WRITTEN EXERCISE -
Set down the material below in full, matching it exactly.

Records with modeling code:
□ □ □ □

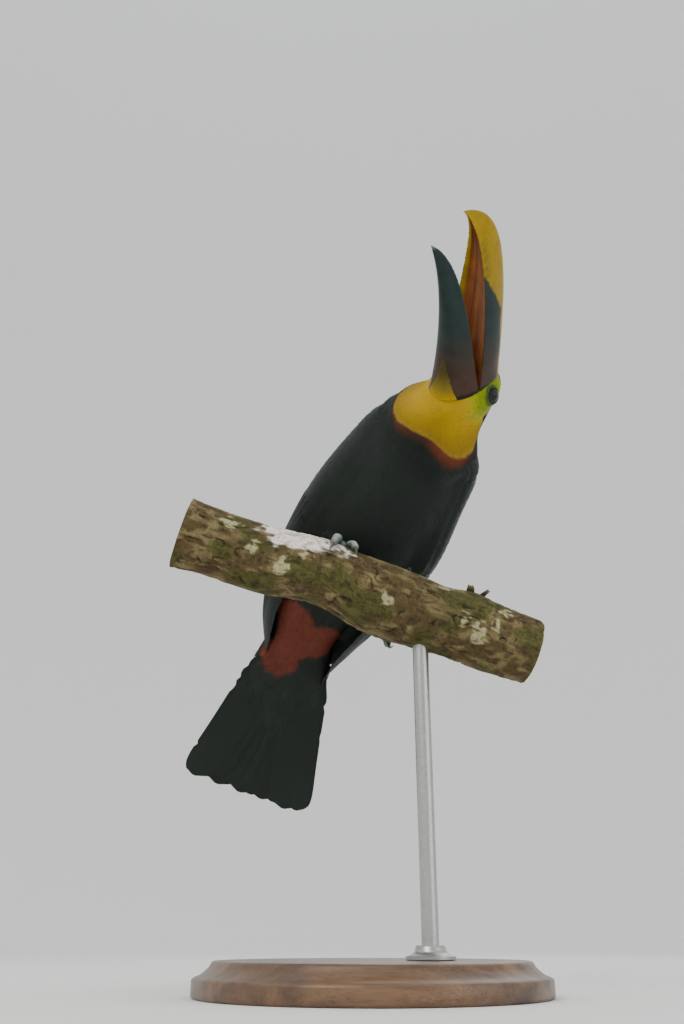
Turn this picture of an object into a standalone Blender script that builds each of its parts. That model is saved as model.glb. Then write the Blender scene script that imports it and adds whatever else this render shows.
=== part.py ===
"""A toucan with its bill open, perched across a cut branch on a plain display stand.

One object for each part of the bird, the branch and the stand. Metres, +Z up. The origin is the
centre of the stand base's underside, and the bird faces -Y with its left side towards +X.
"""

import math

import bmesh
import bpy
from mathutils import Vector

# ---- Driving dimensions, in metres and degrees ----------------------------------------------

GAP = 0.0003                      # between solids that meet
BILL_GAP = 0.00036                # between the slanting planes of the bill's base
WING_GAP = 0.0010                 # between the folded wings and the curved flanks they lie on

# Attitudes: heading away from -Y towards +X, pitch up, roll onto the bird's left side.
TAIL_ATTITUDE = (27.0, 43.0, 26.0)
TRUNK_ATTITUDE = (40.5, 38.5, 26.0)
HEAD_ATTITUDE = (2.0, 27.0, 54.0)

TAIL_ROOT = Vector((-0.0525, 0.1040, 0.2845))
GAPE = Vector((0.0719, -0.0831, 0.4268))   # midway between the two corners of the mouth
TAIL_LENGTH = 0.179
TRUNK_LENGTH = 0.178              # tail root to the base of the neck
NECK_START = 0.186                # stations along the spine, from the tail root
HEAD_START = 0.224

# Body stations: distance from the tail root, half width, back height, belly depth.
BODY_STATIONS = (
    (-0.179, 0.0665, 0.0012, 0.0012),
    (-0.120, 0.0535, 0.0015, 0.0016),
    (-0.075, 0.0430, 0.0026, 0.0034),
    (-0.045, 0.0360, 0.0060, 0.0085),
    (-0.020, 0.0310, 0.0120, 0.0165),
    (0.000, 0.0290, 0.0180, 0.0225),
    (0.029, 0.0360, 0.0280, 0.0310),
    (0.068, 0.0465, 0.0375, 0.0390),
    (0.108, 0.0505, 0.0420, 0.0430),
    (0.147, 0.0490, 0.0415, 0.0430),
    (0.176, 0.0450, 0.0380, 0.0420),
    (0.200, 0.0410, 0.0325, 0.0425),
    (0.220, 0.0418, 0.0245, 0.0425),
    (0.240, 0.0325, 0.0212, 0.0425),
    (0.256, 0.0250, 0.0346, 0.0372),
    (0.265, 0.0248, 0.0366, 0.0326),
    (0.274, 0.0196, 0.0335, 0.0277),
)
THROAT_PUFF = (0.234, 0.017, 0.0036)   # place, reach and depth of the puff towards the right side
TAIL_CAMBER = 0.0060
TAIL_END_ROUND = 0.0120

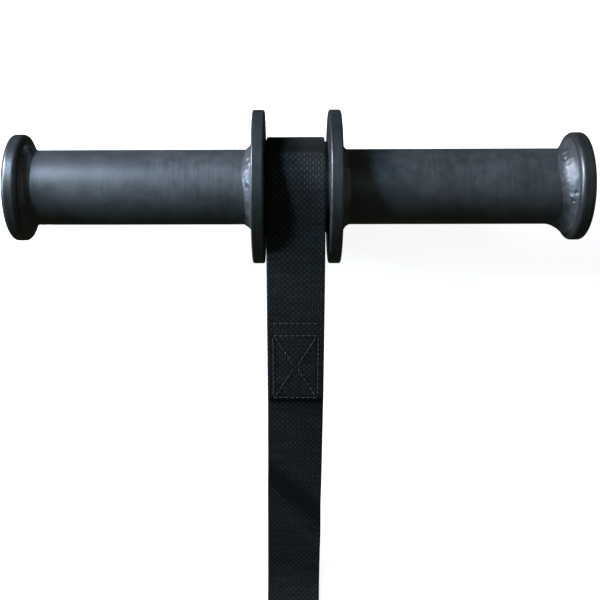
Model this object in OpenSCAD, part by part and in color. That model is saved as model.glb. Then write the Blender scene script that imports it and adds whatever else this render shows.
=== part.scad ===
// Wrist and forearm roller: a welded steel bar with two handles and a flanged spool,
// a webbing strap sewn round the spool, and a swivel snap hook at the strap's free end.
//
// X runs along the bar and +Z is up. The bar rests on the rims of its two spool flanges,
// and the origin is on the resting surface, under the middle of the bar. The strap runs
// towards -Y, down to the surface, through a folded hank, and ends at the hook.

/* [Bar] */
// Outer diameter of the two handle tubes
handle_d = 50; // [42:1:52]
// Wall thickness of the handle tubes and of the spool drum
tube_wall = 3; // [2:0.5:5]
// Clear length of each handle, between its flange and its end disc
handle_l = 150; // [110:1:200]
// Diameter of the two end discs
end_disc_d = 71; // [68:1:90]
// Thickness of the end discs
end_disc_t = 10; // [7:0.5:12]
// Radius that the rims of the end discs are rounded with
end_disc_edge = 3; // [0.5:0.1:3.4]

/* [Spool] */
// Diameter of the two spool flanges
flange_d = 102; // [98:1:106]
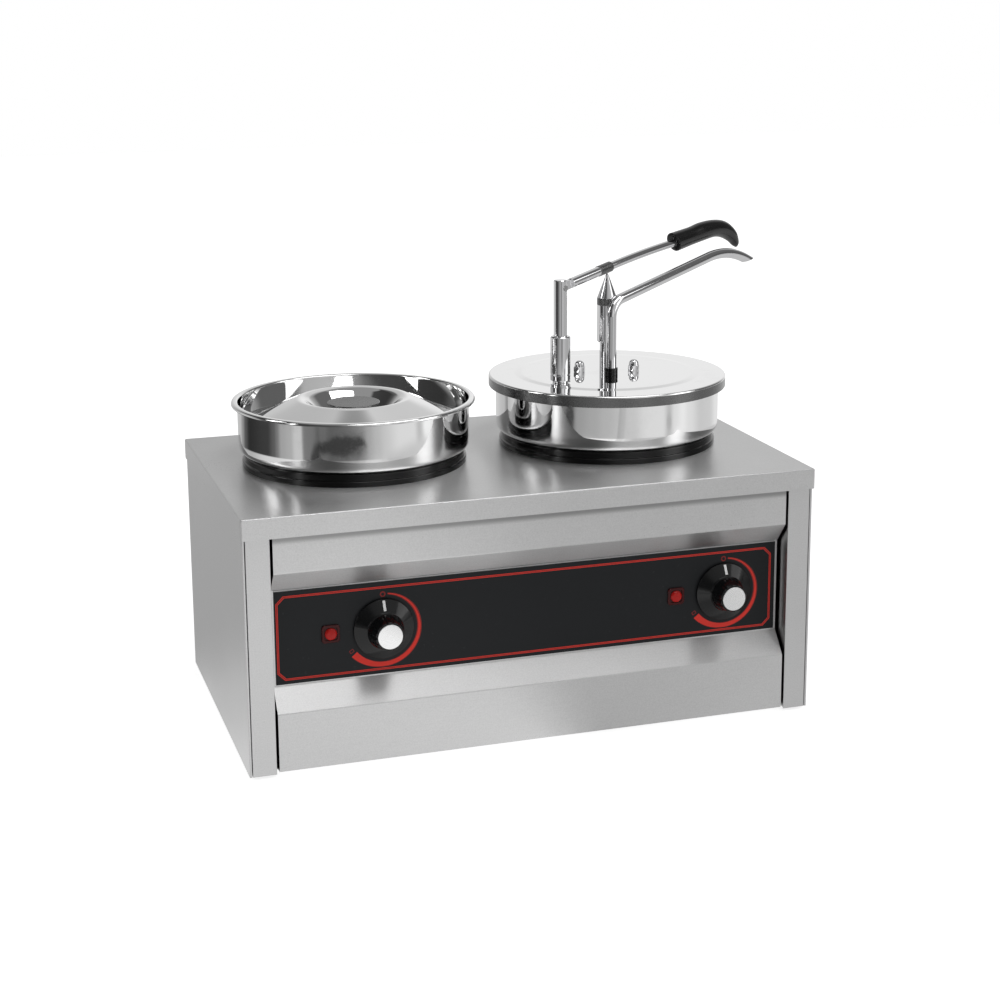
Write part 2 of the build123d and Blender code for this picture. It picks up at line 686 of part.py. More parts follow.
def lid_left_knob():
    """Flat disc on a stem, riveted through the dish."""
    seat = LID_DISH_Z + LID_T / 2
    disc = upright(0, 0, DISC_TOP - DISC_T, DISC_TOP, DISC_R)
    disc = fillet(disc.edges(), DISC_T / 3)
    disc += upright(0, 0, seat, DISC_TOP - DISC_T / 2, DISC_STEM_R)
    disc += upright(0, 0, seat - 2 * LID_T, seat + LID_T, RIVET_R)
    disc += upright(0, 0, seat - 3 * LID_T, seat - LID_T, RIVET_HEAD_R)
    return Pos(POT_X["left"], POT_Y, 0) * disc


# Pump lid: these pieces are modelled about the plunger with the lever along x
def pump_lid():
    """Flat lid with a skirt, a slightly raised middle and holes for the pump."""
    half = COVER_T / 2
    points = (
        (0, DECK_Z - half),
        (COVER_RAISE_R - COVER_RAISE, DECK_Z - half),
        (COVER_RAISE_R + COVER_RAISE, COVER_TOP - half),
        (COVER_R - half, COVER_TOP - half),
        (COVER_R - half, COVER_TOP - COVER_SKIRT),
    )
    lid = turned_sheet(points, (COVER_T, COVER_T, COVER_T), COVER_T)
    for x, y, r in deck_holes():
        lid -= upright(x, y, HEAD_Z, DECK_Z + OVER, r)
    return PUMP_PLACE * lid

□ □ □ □

ANSWER BELOW -
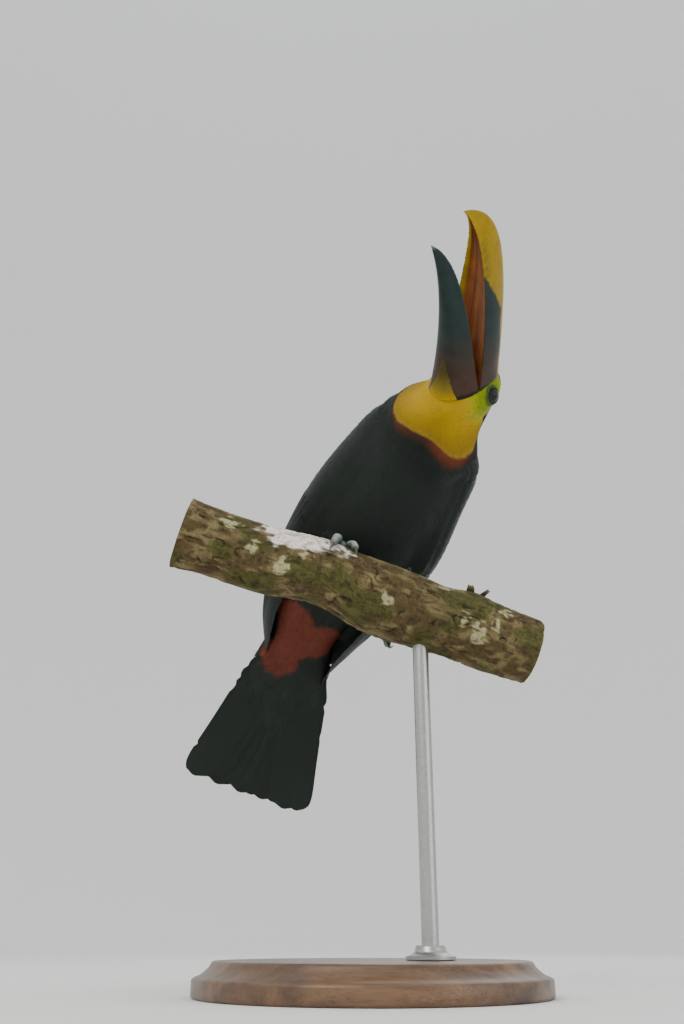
Turn this picture of an object into a standalone Blender script that builds each of its parts. That model is saved as model.glb. Then write the Blender scene script that imports it and adds whatever else this render shows.
=== part.py ===
"""A toucan with its bill open, perched across a cut branch on a plain display stand.

One object for each part of the bird, the branch and the stand. Metres, +Z up. The origin is the
centre of the stand base's underside, and the bird faces -Y with its left side towards +X.
"""

import math

import bmesh
import bpy
from mathutils import Vector

# ---- Driving dimensions, in metres and degrees ----------------------------------------------

GAP = 0.0003                      # between solids that meet
BILL_GAP = 0.00036                # between the slanting planes of the bill's base
WING_GAP = 0.0010                 # between the folded wings and the curved flanks they lie on

# Attitudes: heading away from -Y towards +X, pitch up, roll onto the bird's left side.
TAIL_ATTITUDE = (27.0, 43.0, 26.0)
TRUNK_ATTITUDE = (40.5, 38.5, 26.0)
HEAD_ATTITUDE = (2.0, 27.0, 54.0)

TAIL_ROOT = Vector((-0.0525, 0.1040, 0.2845))
GAPE = Vector((0.0719, -0.0831, 0.4268))   # midway between the two corners of the mouth
TAIL_LENGTH = 0.179
TRUNK_LENGTH = 0.178              # tail root to the base of the neck
NECK_START = 0.186                # stations along the spine, from the tail root
HEAD_START = 0.224

# Body stations: distance from the tail root, half width, back height, belly depth.
BODY_STATIONS = (
    (-0.179, 0.0665, 0.0012, 0.0012),
    (-0.120, 0.0535, 0.0015, 0.0016),
    (-0.075, 0.0430, 0.0026, 0.0034),
    (-0.045, 0.0360, 0.0060, 0.0085),
    (-0.020, 0.0310, 0.0120, 0.0165),
    (0.000, 0.0290, 0.0180, 0.0225),
    (0.029, 0.0360, 0.0280, 0.0310),
    (0.068, 0.0465, 0.0375, 0.0390),
    (0.108, 0.0505, 0.0420, 0.0430),
    (0.147, 0.0490, 0.0415, 0.0430),
    (0.176, 0.0450, 0.0380, 0.0420),
    (0.200, 0.0410, 0.0325, 0.0425),
    (0.220, 0.0418, 0.0245, 0.0425),
    (0.240, 0.0325, 0.0212, 0.0425),
    (0.256, 0.0250, 0.0346, 0.0372),
    (0.265, 0.0248, 0.0366, 0.0326),
    (0.274, 0.0196, 0.0335, 0.0277),
)
THROAT_PUFF = (0.234, 0.017, 0.0036)   # place, reach and depth of the puff towards the right side
TAIL_CAMBER = 0.0060
TAIL_END_ROUND = 0.0120

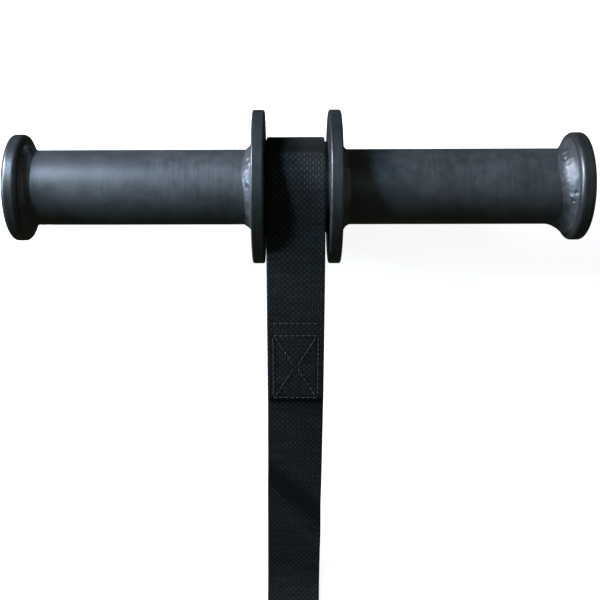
Model this object in OpenSCAD, part by part and in color. That model is saved as model.glb. Then write the Blender scene script that imports it and adds whatever else this render shows.
=== part.scad ===
// Wrist and forearm roller: a welded steel bar with two handles and a flanged spool,
// a webbing strap sewn round the spool, and a swivel snap hook at the strap's free end.
//
// X runs along the bar and +Z is up. The bar rests on the rims of its two spool flanges,
// and the origin is on the resting surface, under the middle of the bar. The strap runs
// towards -Y, down to the surface, through a folded hank, and ends at the hook.

/* [Bar] */
// Outer diameter of the two handle tubes
handle_d = 50; // [42:1:52]
// Wall thickness of the handle tubes and of the spool drum
tube_wall = 3; // [2:0.5:5]
// Clear length of each handle, between its flange and its end disc
handle_l = 150; // [110:1:200]
// Diameter of the two end discs
end_disc_d = 71; // [68:1:90]
// Thickness of the end discs
end_disc_t = 10; // [7:0.5:12]
// Radius that the rims of the end discs are rounded with
end_disc_edge = 3; // [0.5:0.1:3.4]

/* [Spool] */
// Diameter of the two spool flanges
flange_d = 102; // [98:1:106]
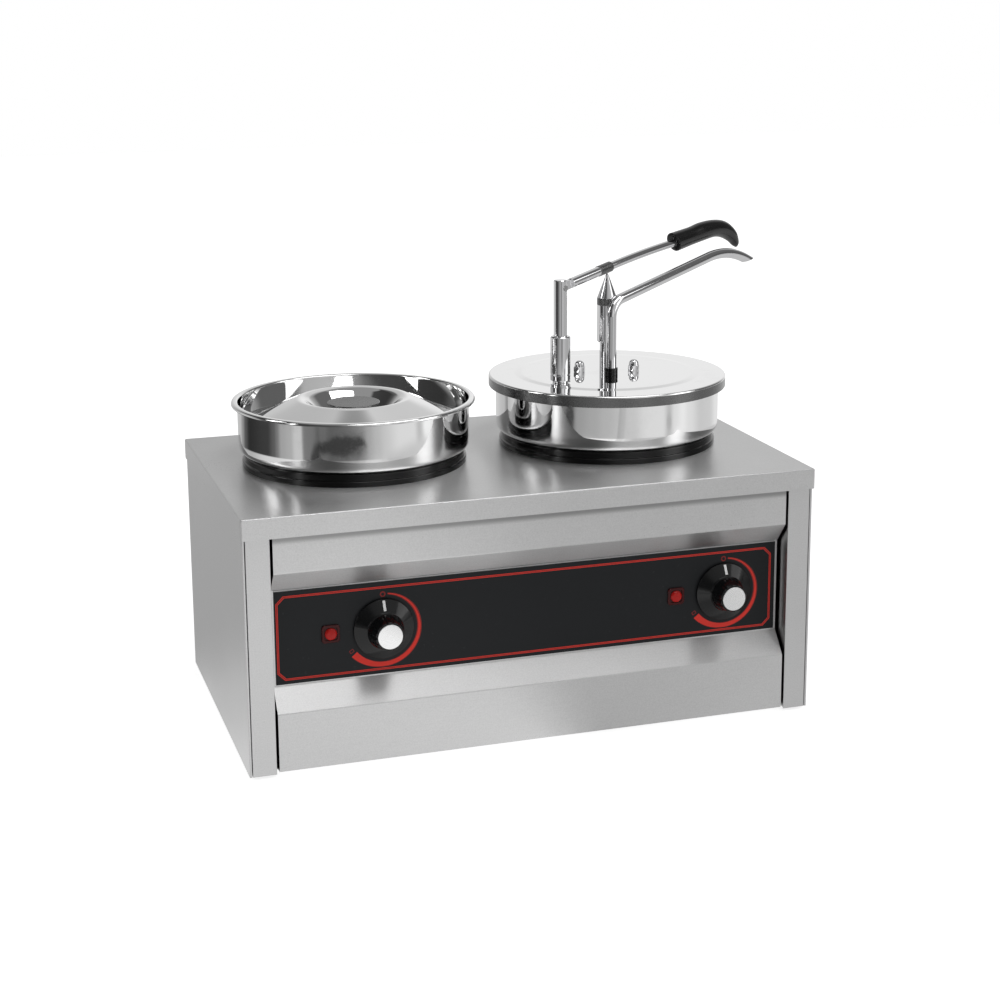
Write part 2 of the build123d and Blender code for this picture. It picks up at line 686 of part.py. More parts follow.
def lid_left_knob():
    """Flat disc on a stem, riveted through the dish."""
    seat = LID_DISH_Z + LID_T / 2
    disc = upright(0, 0, DISC_TOP - DISC_T, DISC_TOP, DISC_R)
    disc = fillet(disc.edges(), DISC_T / 3)
    disc += upright(0, 0, seat, DISC_TOP - DISC_T / 2, DISC_STEM_R)
    disc += upright(0, 0, seat - 2 * LID_T, seat + LID_T, RIVET_R)
    disc += upright(0, 0, seat - 3 * LID_T, seat - LID_T, RIVET_HEAD_R)
    return Pos(POT_X["left"], POT_Y, 0) * disc


# Pump lid: these pieces are modelled about the plunger with the lever along x
def pump_lid():
    """Flat lid with a skirt, a slightly raised middle and holes for the pump."""
    half = COVER_T / 2
    points = (
        (0, DECK_Z - half),
        (COVER_RAISE_R - COVER_RAISE, DECK_Z - half),
        (COVER_RAISE_R + COVER_RAISE, COVER_TOP - half),
        (COVER_R - half, COVER_TOP - half),
        (COVER_R - half, COVER_TOP - COVER_SKIRT),
    )
    lid = turned_sheet(points, (COVER_T, COVER_T, COVER_T), COVER_T)
    for x, y, r in deck_holes():
        lid -= upright(x, y, HEAD_Z, DECK_Z + OVER, r)
    return PUMP_PLACE * lid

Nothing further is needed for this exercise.